When flux inclusions, above, are removed, the bare steel becomes exposed.

During the cleaning portion of the galvanizing process, the steel is dipped into the flux bath to prevent oxide formation before it reaches the galvanizing kettle. If oxides form on the steel surface they can inhibit the metallurgical reaction from happening and thus there would be uncoated spots on the steel after galvanizing. Flux normally releases from the steel in the molten zinc and allows the metallurgical reaction to occur. If the flux does not release from the steel, that area will not galvanize.

Flux inclusions are composed primarily of zinc chloride from the zinc ammonium chloride mixture in the flux bath and appear black or gray in color. Flux inclusions pose a corrosion problem in two ways. First, there is little or no galvanized coating under the flux inclusion, meaning bare steel can be exposed when the flux is removed from the steel. Second, flux crystals can combine with atmospheric moisture, rain, or dew to form hydrochloric acid, which then attacks the surrounding galvanized coating and the bare steel.

A123 Requirements for Zinc Skimmings and Flux Inclusions

A 123/A 123M states Upon shipment from the galvanizing facility, galvanized articles shall be free from uncoated areas, blisters, flux deposits, and gross dross inclusions. Therefore, zinc skimmings that do not interfere with the intended use of the product are permitted. The steel is fully protected because there is a galvanized coating underneath the skimmings, and any differences in appearance will even out over time as the coating weathers. ASTM A 123/A123M clearly states flux inclusions are not permitted and must be removed from the galvanized coating and repaired in accordance with ASTM A780.

A 123/A 123M states Each area subject to renovation shall be one inch or less in its narrowest dimension. The total area subject to renovation on each article shall be no more than ½ of 1% of the accessible surface area to be coated on that article, or 362 in. per short ton of piece weight,  whichever is less. Flux inclusions on the interior of a hollow part that cannot be accessed for repairs, such as on pipe or tube as seen in the bottom right photo below - must be rejected.

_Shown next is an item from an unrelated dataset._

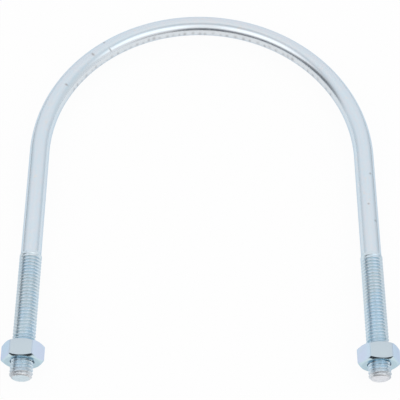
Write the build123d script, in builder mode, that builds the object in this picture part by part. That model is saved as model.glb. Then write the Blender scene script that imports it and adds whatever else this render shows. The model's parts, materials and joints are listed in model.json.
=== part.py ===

Parts rejected for flux deposits may be stripped of their zinc coating and then re-galvanized.

Preventing Coating Variation

Deposit of zinc skimmings onto the galvanized surface can be reduced by limiting the amount of splashing when clearing skimmings and brushing away skimmings often. Flux inclusions can be reduced by control of the inspection of the flux bath and monitoring of the aluminum levels in the galvanizing kettle.